Don’t be like Sarah! Iteration is important, but we must also learn the judgement to know when enough is enough.
Design takeaway: Do you know when to stop designing?
Lose your mind in this gallery of photos.
Object: Wrench door handle
I found this scrappy and inelegant door handle on an online forum. A wife was complaining that her husband kept breaking door handles around their house and replacing them with wrenches like this. A near-perfect example of a kludge, here is a design that looks a bit crap and won’t last but will just about do for now.
Pronounced klooj, a kluge or kludge is defined as an inelegant but expedient solution to a problem, or a solution done hastily that will eventually fail. Our lives are littered with them, from props to keep windows open in hot weather to sections of computer code that developers never quite get around to rewriting.
Even though I am a designer and perhaps should know better, I really enjoy examples of kludges like this door handle. They show an active engagement and a resourcefulness that is very designerly in spirit. In his book Overcomplicated, the writer Samuel Arbesman has talked about how our lives are ever more embedded in technological systems which we know increasingly less about. Rather than dismissing some technology we don’t understand (like the mechanism of a door handle) as magic and call in a mechanic, he argues we should approach it more calmly and tinker with it, building knowledge with what we already have to hand. Kludges, though messy, are a bridge to understanding our designed world better.

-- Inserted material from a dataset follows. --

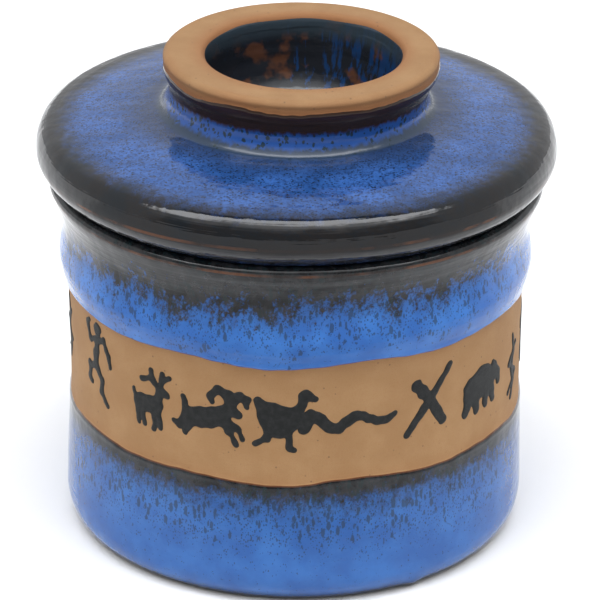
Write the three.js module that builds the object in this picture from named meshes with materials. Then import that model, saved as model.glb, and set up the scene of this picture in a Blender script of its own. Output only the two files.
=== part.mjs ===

Design takeaway: What kludges have you made or encountered recently?
More on the etymology of kluge and the first computer ‘bug’ in this article.
Quote: “…we understand the reality is that we’re always reacting to something, because everything has been built. We’re not in a world where we’re starting from scratch, and I think what tends to happen is most people think of design, or the world around us, as a blank sheet of paper.”
– Antoinette Carroll, founder of Creative Reaction Lab
In this quote Antoinette Carroll reminds us that all design is redesign. As designers it’s important to approach new situations with humility, mindful that we are intervening in situations that have long preceded our arrival on the scene. Design is not just the act of creating something new, it’s crucially also the process of discovery that happens before.